The Madrid Protocol for International Trademark Registration: A Practical Guide

Before the Madrid Protocol, registering in ten countries meant ten separate applications, ten agents, and ten invoices. Today, one filing reaches all 130 member states. But the system has conditions you must understand before filing.
What Is the Madrid Protocol?
An international treaty administered by the World Intellectual Property Organization (WIPO) in Geneva, allowing registration of a mark in any number of member countries through a single application, in one language, in one currency.
Saudi Arabia has joined the Protocol, and Saudi residents can use it to extend protection internationally.
The Core Condition: Local Registration
You cannot use the Protocol before registering the mark in your home country (Saudi Arabia, at SAIP). The local registration is the "base" from which international protection branches.
The international application must match the base registration in name, logo, and goods list. Any discrepancy causes refusal.
How the International Application Is Filed
Filed through SAIP, which forwards it to WIPO. Includes: official form, mark image, Nice goods list, and list of target countries.

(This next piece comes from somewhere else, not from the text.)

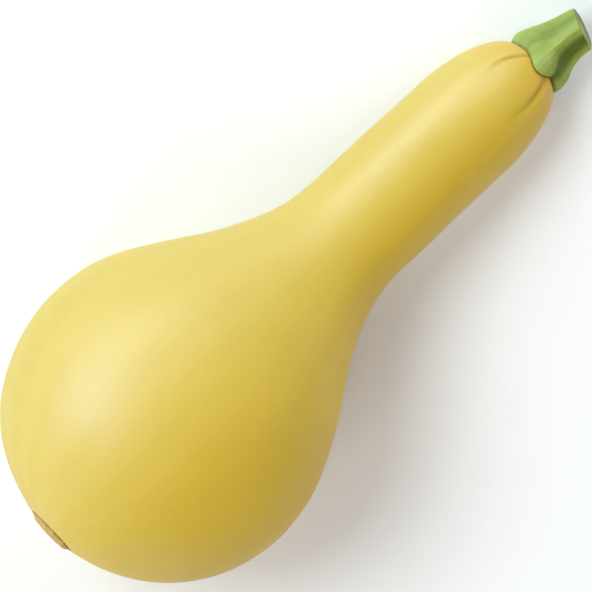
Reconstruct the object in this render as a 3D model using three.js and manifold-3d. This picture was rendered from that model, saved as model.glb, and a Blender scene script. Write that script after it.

WIPO conducts initial administrative examination within two months, then forwards to the relevant country offices.
Examination in Each Country
Each member country examines the application under its national law as though it were a local filing. It may accept, refuse, or issue observations.
Responding to observations is done through a local agent in that country. This is the "bottleneck" that wastes time if you lack an agent network.
Protection Duration and Renewal
Initial protection is 10 years, renewable every ten years through one application to WIPO covering all countries.
This consolidated renewal is a major advantage: instead of ten separate defenses, a single unified process.
The Major Twist: "Dependence on Base"
If the Saudi base registration is lost in the first 5 years, all linked international registrations fall too. This is the "dependence on base" rule.
After 5 years, the international registration becomes independent. This is the high-risk window during which the local registration must be vigorously maintained.
Costs
Base fees: 653 Swiss francs (~SAR 2,750) in WIPO fees. Then per-country fees: ranging 100–800 francs depending on country.
Registering in 10 countries: typically SAR 15,000–30,000 total, versus SAR 80,000–150,000 via direct registration in each.
When the Protocol Does Not Work
If you want protection in a non-member country, direct registration is the only option. Some major countries like Canada (joined late), and several African states.
If your activity is in only one country, direct registration may be faster and simpler.